Assembly by Design: The United Nations and Its Global Interior, by Olga Touloumi, Ph.D. ’14 (University of Minnesota Press, $35 paper). If the United Nations represented an aspirational embodiment of liberal internationalism, what can one learn from its form? Plenty, according to an associate professor of architectural history at Bard, who discerns in its international design team (including Le Corbusier and Oscar Niemeyer) a deliberate lack of historical references, public and private spaces, and purpose-built support for multilateral, multilingual diplomacy something quite new: the “global interior.” Her book is historical and theoretical, and merits consideration before the world casts off the assumptions underlying the enterprise—as it seems very much inclined to do.
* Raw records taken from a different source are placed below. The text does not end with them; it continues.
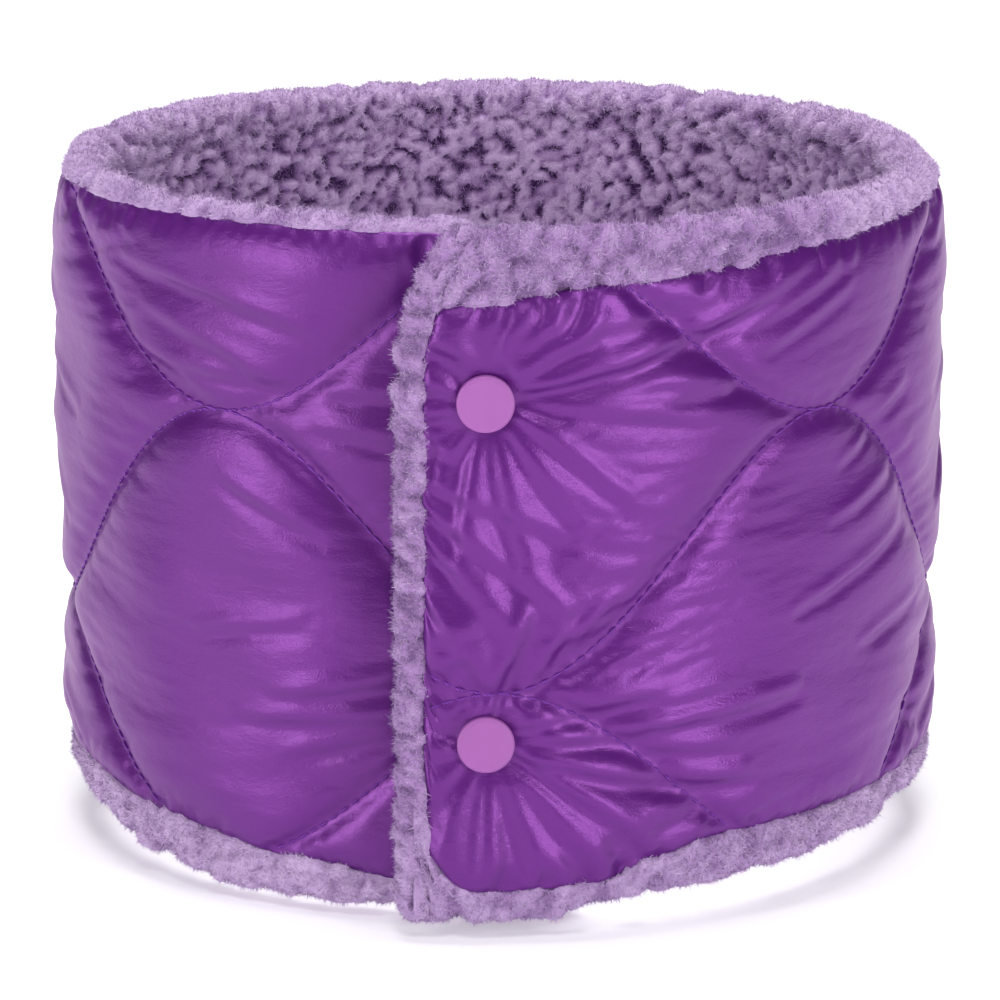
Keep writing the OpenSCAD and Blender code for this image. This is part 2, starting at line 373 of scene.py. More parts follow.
def pin_cloth(flat, p, near):
    """Which grid points are sewn down, and where to."""
    edge, side, snap = near[1:]
    n, m, _ = flat.shape
    pinned = np.zeros((n, m), bool)
    depth = np.zeros((n, m))
    low = flat[:, 0, 2]
    high = flat[:, -1, 2]
    for at, z in stitch_holes():
        i = np.clip(np.round((at - FLAP_SEW) / (p[1] - p[0])).astype(int), 0, n - 1)
        share = (z - low[i]) / (high[i] - low[i])
        inside = (share > 0.01) & (share < 0.99)
        i = i[inside]
        j = np.round(share[inside] * (m - 1)).astype(int)
        pinned[i, j] = True
        depth[i, j] = VALLEY
    sewn = (edge < 0.01) | (side < 0.01)
    pinned |= sewn
    depth[sewn] = SEWN_EDGE
    seat = snap < SNAP_SEAT_R
    pinned |= seat
    depth[seat] = SNAP_SEAT
    return pinned, depth


def spring_sets(flat, pinned, stretch_p, stretch_z):
    """Cloth springs in sets in which no point is used twice."""
    n, m, _ = flat.shape
    free = np.where(pinned, 0.0, 1.0).astype(np.float32)[..., None]
    kinds = (
        (1, 0, stretch_p, 1.0),
        (0, 1, stretch_z, 1.0),
        (1, 1, 0.5 * (stretch_p + stretch_z), 0.35),
        (1, -1, 0.5 * (stretch_p + stretch_z), 0.35),
        (2, 0, stretch_p, 0.5),
        (0, 2, stretch_z, 0.5),
        (4, 0, stretch_p, 0.12),
        (0, 4, stretch_z, 0.12),
    )
    sets = []
    for di, dj, extra, firm in kinds:
        step = di or dj
        size = n if di else m
        for first in range(2 * step):
            count = len(range(first, size - step, 2 * step))
            if not count:
                continue
            run = slice(first, first + 2 * step * (count - 1) + 1, 2 * step)
            far = slice(first + step, first + step + 2 * step * (count - 1) + 1, 2 * step)
            if not di:
                a = (slice(None), run)
                b = (slice(None), far)
            elif dj >= 0:
                a = (run, slice(0, m - dj))
                b = (far, slice(dj, m))
            else:
                a = (run, slice(-dj, m))
                b = (far, slice(0, m + dj))
            rest = np.linalg.norm(flat[b] - flat[a], axis=-1) * (1 + extra[a])
            share = firm / np.maximum(free[a] + free[b], 1e-6)
            sets.append((a, b, rest[..., None].astype(np.float32), free[a], free[b], share))
    return sets


def settle(points, sets, loft, keep_down, pinned, steps):
    """Lets the cloth settle between its springs, its pins and the wadding's push."""
    free = np.where(pinned, 0.0, 1.0).astype(np.float32)
    loft = loft.astype(np.float32)
    for _ in range(steps):
        points[..., 1] += free * 0.03 * (loft - points[..., 1])
        for a, b, rest, free_a, free_b, share in sets:
            gap = points[b] - points[a]
            length = np.sqrt((gap * gap).sum(-1, keepdims=True))
            gap *= share * (1 - rest / length)
            points[a] += free_a * gap
            points[b] -= free_b * gap
        h = points[..., 1]
        np.minimum(h, loft + LOFT_ABOVE, out=h)
        np.maximum(h, loft - LOFT_BELOW, out=h)
        h[keep_down] = np.minimum(h[keep_down], VALLEY + 0.45)
    return points


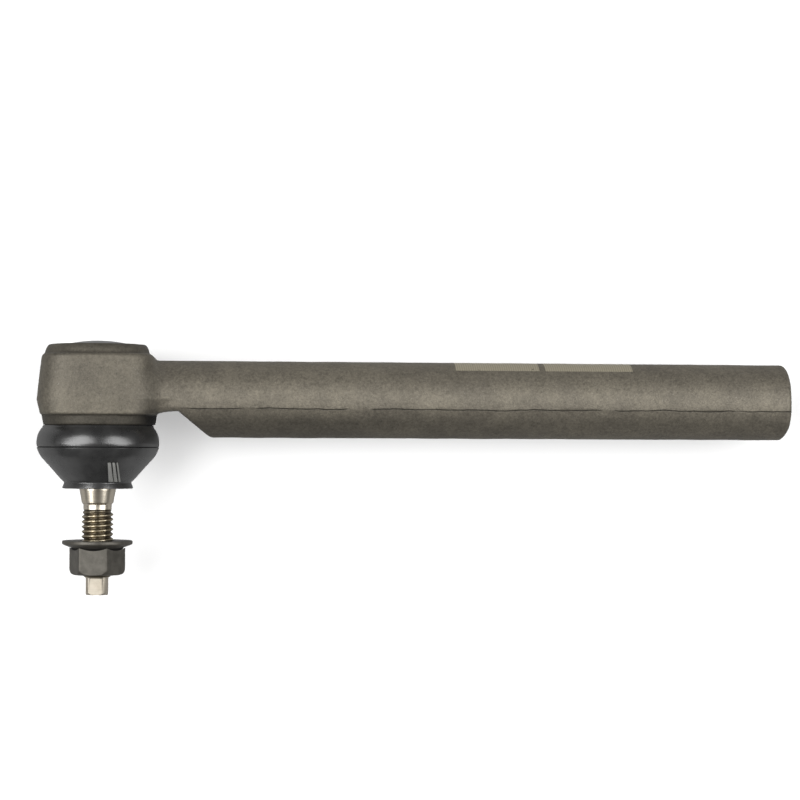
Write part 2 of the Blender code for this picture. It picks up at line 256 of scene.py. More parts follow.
def flowing_outline(points: Sequence[Span], steps: int) -> np.ndarray:
    """A smooth open outline through points, by Catmull-Rom.

    Between two points p1 and p2 it is p1 + t (p2 - p0) / 2 + t^2 (2 p0 - 5 p1 + 4 p2 - p3) / 2
    + t^3 (3 p1 - p0 - 3 p2 + p3) / 2, with the end points repeated.

    Args:
        points: (radius, height) of each point.
        steps: Pieces between two points.

    Returns:
        (n, 2) points of the outline.
    """
    p = np.array(points, float)
    p = np.vstack([2 * p[0] - p[1], p, 2 * p[-1] - p[-2]])
    p0, p1, p2, p3 = (p[k : len(p) - 3 + k, None] for k in range(4))
    t = np.linspace(0, 1, steps, endpoint=False)[None, :, None]
    curve = p1 + t * (p2 - p0) / 2 + t**2 * (2 * p0 - 5 * p1 + 4 * p2 - p3) / 2
    curve = curve + t**3 * (3 * p1 - p0 - 3 * p2 + p3) / 2
    return np.vstack([curve.reshape(-1, 2), p[-2]])


def thread_wave(height: np.ndarray, angle: np.ndarray, pitch: float) -> np.ndarray:
    """A right-hand thread's ridge, 0 at the root and 1 at the crest.

    The ridge is a triangle wave of height / pitch - angle / full turn, clipped to give the crest
    and the root their flats, and stretched back to run from 0 to 1.
    """
    root, crest = 0.1, 0.87
    phase = np.mod(height / pitch - angle / FULL_TURN, 1.0)
    ridge = 1.0 - np.abs(phase - 0.5) * 2.0
    return (ridge.clip(root, crest) - root) / (crest - root)


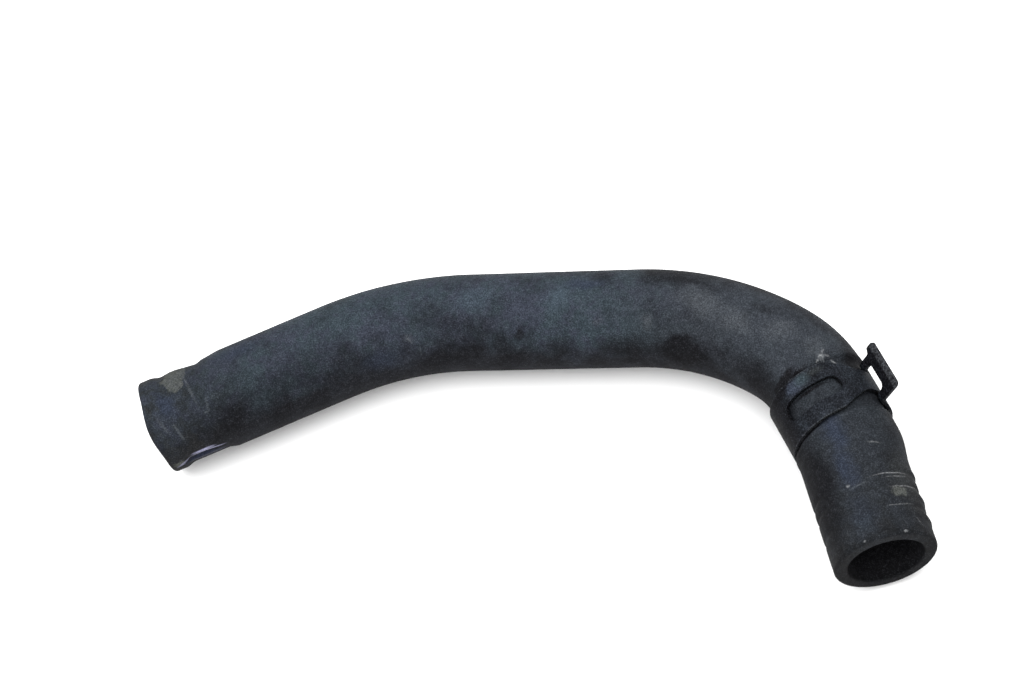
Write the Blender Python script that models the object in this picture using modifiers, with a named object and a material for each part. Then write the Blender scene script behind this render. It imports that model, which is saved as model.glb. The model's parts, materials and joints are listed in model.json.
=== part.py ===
"""Moulded coolant hose with its spring band clamp, lying on a flat surface.

Lengths are in metres, angles in degrees, and +Z is up. The hose is one rubber tube that
follows a flat hooked route. The clamp is one strip of spring steel: its narrow end passes
through a window in its wide end, and both ends are bent outwards into ears.
"""
import math

import bmesh
import bpy
from mathutils import Matrix, Vector

MM = 0.001

# Hose: route of the middle line, from the left mouth to the right mouth
LEFT_LEG = 54.0 * MM
LEFT_BEND_RADIUS = 88.5 * MM
LEFT_BEND_ANGLE = 25.5
MIDDLE_LEG = 47.5 * MM
MAIN_BEND_RADIUS = 71.0 * MM
MAIN_BEND_ANGLE = 34.0
TIGHT_BEND_RADIUS = 32.0 * MM
TIGHT_BEND_ANGLE = 32.5
CLAMP_LEG = 16.0 * MM
LAST_BEND_RADIUS = 54.0 * MM
LAST_BEND_ANGLE = 5.5
RIGHT_LEG = 29.5 * MM

# Hose: section, and the marks that older clamps left in the rubber
BORE_RADIUS = 10.0 * MM
HOSE_WALL = 3.5 * MM
HOSE_OUTER_RADIUS = BORE_RADIUS + HOSE_WALL
RIM_ROUND = 0.9 * MM
BORE_ROUND = 0.5 * MM
WAIST_START = 3.5 * MM
WAIST_END = 19.5 * MM
WAIST_DEPTH = 0.7 * MM
WAIST_EDGE = 3.0 * MM
MARK_SETBACKS = (18.6 * MM, 14.9 * MM, 8.7 * MM)
MARK_DEPTH = 0.3 * MM
MARK_HALF_WIDTH = 1.3 * MM
CREASE_SETBACK = 9.0 * MM
CREASE_ANGLE = -99.0
CREASE_LENGTH = 17.0 * MM
CREASE_WIDTH = 2.2 * MM
CREASE_DEPTH = 0.6 * MM

# Clamp: strip, seat and place along the hose
BAND_WIDTH = 15.0 * MM
BAND_THICKNESS = 1.2 * MM
BAND_EDGE_BREAK = 0.18 * MM
SEAT_DEPTH = 0.8 * MM
SEAT_CLEARANCE = 0.3 * MM
SEAT_SIDE_CLEARANCE = 0.4 * MM
CLAMP_OFFSET = 5.5 * MM
CLAMP_SKEW = 4.5
STRIP_BEND_RADIUS = 1.0 * MM

# Clamp: ears, fork slot, long slot and tongue, as angles from the top towards the outside
FORK_BEND_AT = 69.0
FORK_EAR_TURN = 60.0
FORK_EAR_LENGTH = 6.6 * MM
FORK_NECK_WIDTH = 12.6 * MM
FORK_HEAD_LENGTH = 2.6 * MM
FORK_HOOK_REACH = 7.8 * MM
FORK_BARE_REACH = 6.8 * MM
WINDOW_BRIDGE = 4.2 * MM
TONGUE_BEND_AT = 131.0
TONGUE_EAR_TURN = 90.0
TONGUE_EAR_LENGTH = 4.6 * MM
TONGUE_WIDTH = 6.6 * MM
TONGUE_CLEARANCE = 0.6 * MM
TONGUE_HEAD_LENGTH = 3.2 * MM
TONGUE_HEAD_WIDTH = 12.0 * MM
FORK_SLOT_WIDTH = TONGUE_WIDTH + 2 * TONGUE_CLEARANCE
FORK_SLOT_RUN = 17.0
LONG_SLOT_FROM = -54.0
LONG_SLOT_TO = 18.0
LONG_SLOT_WIDTH = 5.4 * MM
TAPER_FROM = 8.0
TAPER_TO = 46.0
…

Class Matters, by Richard D. Kahlenberg ’85, J.D. ’89 (PublicAffairs, $32). The most extensive case yet made by the leading proponent of what he deems (in the subtitle) “The fight to get beyond race preferences, reduce inequality, and build real diversity at America’s colleges”—through a deliberate admissions focus on socioeconomic disadvantage. Kahlenberg’s essay on “Harvard’s Class Gap” appeared in these pages in May-June 2017 (page 35).
After Lives: On Biography and the Mysteries of the Human Heart, by Megan Marshall ’77, RI ’07 (Mariner, $29.99). The Pulitzer Prize-winning biographer of Margaret Fuller (whose other works include a life of poet Elizabeth Bishop; see “Holding Emotion ‘At an Observer’s Distance,’” March-April 2017, page 61) here looks at herself and her work in a series of essays. One would not have expected, from her book subjects, that she would have first-hand material about her high school classmate Jonathan Jackson, shot down at age 17 while attempting to free his sibling, George (Soledad Brother), from prison—the sort of shocking turns lives, including her own, can take.